_Work to do_
Locate the lines where "JSON" occurs and copy them as they stand.

※

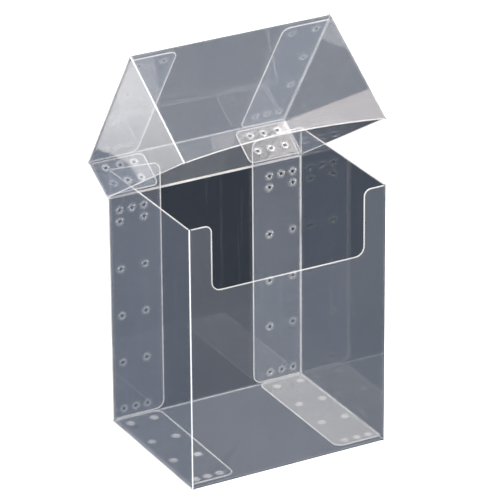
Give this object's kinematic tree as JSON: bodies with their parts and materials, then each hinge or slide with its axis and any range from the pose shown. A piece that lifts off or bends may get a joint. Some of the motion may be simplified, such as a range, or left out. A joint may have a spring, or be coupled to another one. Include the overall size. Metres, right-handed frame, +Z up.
{
  "type": "card deck box",
  "caption": "Clear folded-plastic box for a deck of playing or trading cards, with a thumb notch in front and a flip-up lid on a living hinge.",
  "frame": {"origin": "centre of the box's base, on the surface that it stands on", "axes": "+X across the box's width to the right, +Y from the notched front towards the hinge, +Z up"},
  "size_m": [0.0724, 0.0682, 0.1366],
  "materials": {
    "clear_sheet": "clear glossy sheet with a faint cool grey haze",
    "tab_sheet": "clear glossy sheet, welded double layer with pressed spot welds",
    "crease": "stress-whitened glossy crease"
  },
  "bodies": {
    "box": {"front_panel": "clear_sheet", "back_panel": "clear_sheet", "bottom_panel": "clear_sheet", "left_side_panel": "clear_sheet", "right_side_panel": "clear_sheet", "left_rear_tab": "tab_sheet", "right_rear_tab": "tab_sheet", "left_bottom_tab": "tab_sheet", "right_bottom_tab": "tab_sheet", "bottom_front_fold": "crease", "bottom_back_fold": "crease", "left_front_fold": "crease", "left_rear_fold": "crease", "left_bottom_fold": "crease", "right_front_fold": "crease", "right_rear_fold": "crease", "right_bottom_fold": "crease", "lid_hinge_crease": "crease"},
    "lid": {"lid_back_strip": "clear_sheet", "lid_top_panel": "clear_sheet", "lid_front_flap": "clear_sheet", "lid_left_side_panel": "clear_sheet", "lid_right_side_panel": "clear_sheet", "lid_left_top_tab": "tab_sheet", "lid_right_top_tab": "tab_sheet", "lid_left_strip_tab": "tab_sheet", "lid_right_strip_tab": "tab_sheet", "lid_rear_fold": "crease", "lid_front_fold": "crease", "lid_left_front_fold": "crease", "lid_left_top_fold": "crease", "lid_left_strip_fold": "crease", "lid_right_front_fold": "crease", "lid_right_top_fold": "crease", "lid_right_strip_fold": "crease"}
  },
  "joints": [
    {"name": "lid_hinge", "type": "hinge", "parent": "box", "child": "lid", "pos_m": [0, 0.028, 0.0805], "axis": [-1, 0, 0], "range_deg": [-56.7, 108], "stiffness_Nm_per_rad": 0.03, "springref_deg": 2.69}
  ]
}
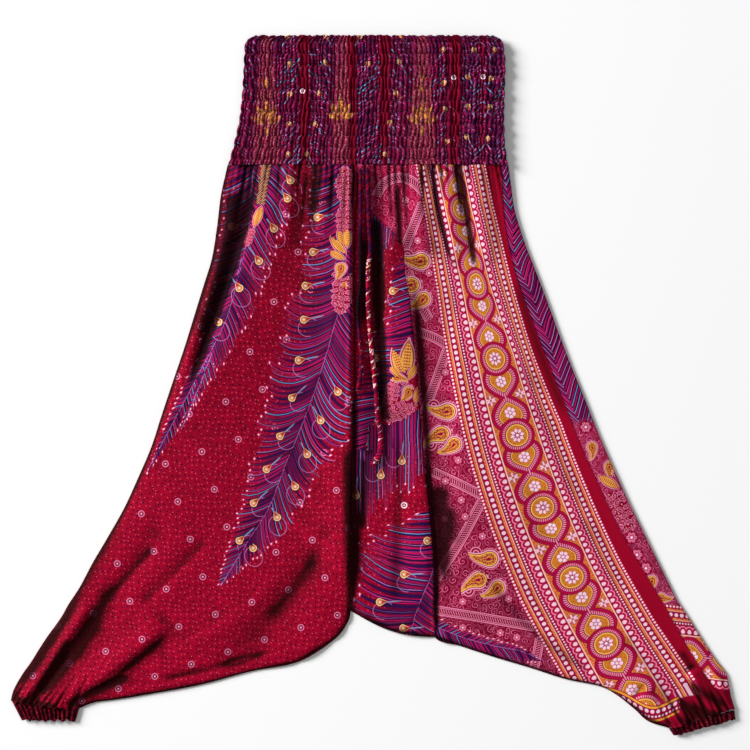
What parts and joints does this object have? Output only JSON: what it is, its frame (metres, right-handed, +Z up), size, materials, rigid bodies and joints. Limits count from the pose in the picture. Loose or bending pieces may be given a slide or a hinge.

※

_Result of the exercise_
Give this object's kinematic tree as JSON: bodies with their parts and materials, then each hinge or slide with its axis and any range from the pose shown. A piece that lifts off or bends may get a joint. Some of the motion may be simplified, such as a range, or left out. A joint may have a spring, or be coupled to another one. Include the overall size. Metres, right-handed frame, +Z up.
What parts and joints does this object have? Output only JSON: what it is, its frame (metres, right-handed, +Z up), size, materials, rigid bodies and joints. Limits count from the pose in the picture. Loose or bending pieces may be given a slide or a hinge.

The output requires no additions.